戦後の「復元」の教理について3
「復元」をテーマに2回ほど書いてみたが、第二次大戦後、日本が自由で民主的な国に生まれ変わり、それまでの弾圧さえていたことから解放され、「復元」という名のもとに教祖の教えに戻ったとばかり信じていた。しかし、天理教のことを詳しく調べるようになってから、完全な「復元」とは言えず、将来にわたって天理教の教団が安泰になるように行われたものだったのかとも思うようになった。
それでも教会長、布教所長、信者は戦後、新しい時代が来て信仰に炎を燃やし別席団参などにも力を入れて、多くの別席者も作り、お供えも集めてきたのだろう。今、50代から80代の人は皆、それを実際に経験してきたのかと思う。戦後すぐの昭和21年の教祖60年祭と10年ごとに年祭が行われるが、70年祭、80年祭、90年祭を経験し、そのにぎやかな雰囲気やどんどん建てられる「おやさとやかた」を見ながらお道は発展したものだと感じていたことだと思う。筆者もそうであった。

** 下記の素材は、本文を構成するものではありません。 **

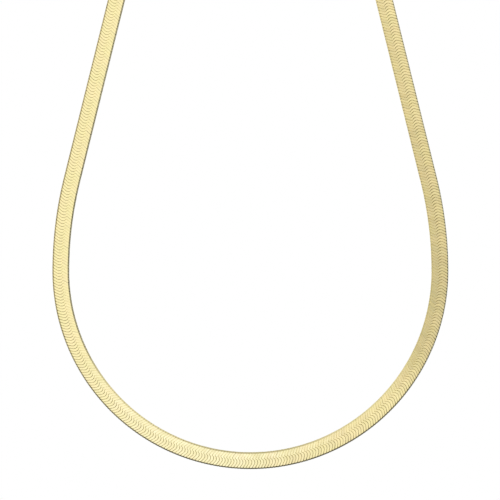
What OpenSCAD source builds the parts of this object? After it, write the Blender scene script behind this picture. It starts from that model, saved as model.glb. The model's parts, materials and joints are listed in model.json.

しかし、100年祭を期に教勢は衰え始め、教団批判も多くなったように感じる。調べてみればわかるが、それまでも事件や不祥事はあったが、新聞で大きく取り上げられたり、ニュースにならないのは緘口令が敷かれたのかとも思う。最近でも本部員の子息が横領したというニュースがあったが、大きくは取り上げていないように感じる。
話を「復元」に戻すが、教えが復元されたのではなく、二代真柱は古老の話などで不正確なものは取り除き、洗練されたものにしようとしていたようだ。天理教は国家に追従し、飯降伊蔵本席の帰幽後、明治41年に天理教一派独立を果たしはしたが、大正5年の教祖30年祭の頃には異端事件も起こり、混乱する教団を守るため、また神の代理者として二代真柱の立場を確固たるものと整えていく上で、当時の教団上層部の人は苦心したのであろう。ご母堂(たまえさん)や本部員松村吉太郎が将来の教団安泰を願い、二代真柱育成や教団組織の充実に苦心したのかと思われる。
「死の扉の前で」を読むと教団の中にはそんな教団に対して異を唱える教内の者も多かったようだ。しかし、そんなことは公に口には出せなかっただろうし、当時の知識人であり、真柱と親交もあった芹沢光治良に打ち明けたのかとも思える。本部員の中でも確固たる信仰を持ち、教団のことを憂いている者もいたようだが、二代真柱が全権を握り、江戸幕府にも似た封建体制の中で喘ぐしかなかったようだ。こういった話は天理教の公式な本の中には書かれることもなく、後世の人が目にも、耳にもすることがない。天理教切っての宗教学者と言われる諸井慶徳や、芹沢光治良が天理時報に「教祖様」を連載するために資料を提供し、協力した山澤為次の話も出てくるが、教団内の複雑な人間関係や真柱絶対君主の中では天理教学を自由に研究することも憚られたようだ。
「復元」の中に出てくる著者名を挙げれば上田嘉成、諸井慶徳、山澤為次、上村福太郎など錚々たる本部員の名前がある。その他にも天理大学教授の高野友治もあれば、本部を辞職した橋本清の名もある。昭和初期の天理教で活躍した知識人として知られている中西牛郎、宇田川文海の名も出てくる。「死の扉の前で」を読んでいるとその時代の本部員の中でも教祖を慕い、革新で歪められた天理教を本当に復元したいと望んで研究していた者もいたのかとわかる。中央集権的なこの教団の中では異を唱えたり、二代真柱に進言できる人がいなかったのかとも思われる。それほど二代真柱の権力は強大だったのかと知ることになるが、神の代理者として思いのまま二代真柱は孤独で63歳で亡くなるまで走り続けていたのかとも感じる。
天理教という宗教団体の問題点は、やはり人間が作った組織であるからなのかと思う。教理では人間は皆、平等で男松女松も隔てなくと言われているのに人間思案と組織安泰の為に江戸幕府にも似た真柱専制の体制を築き上げてきたところにあるようだ。真の「復元」はこれからなのかとも思えるが、それには自由な教学研究と組織の改革が必要なのではないかとも思う。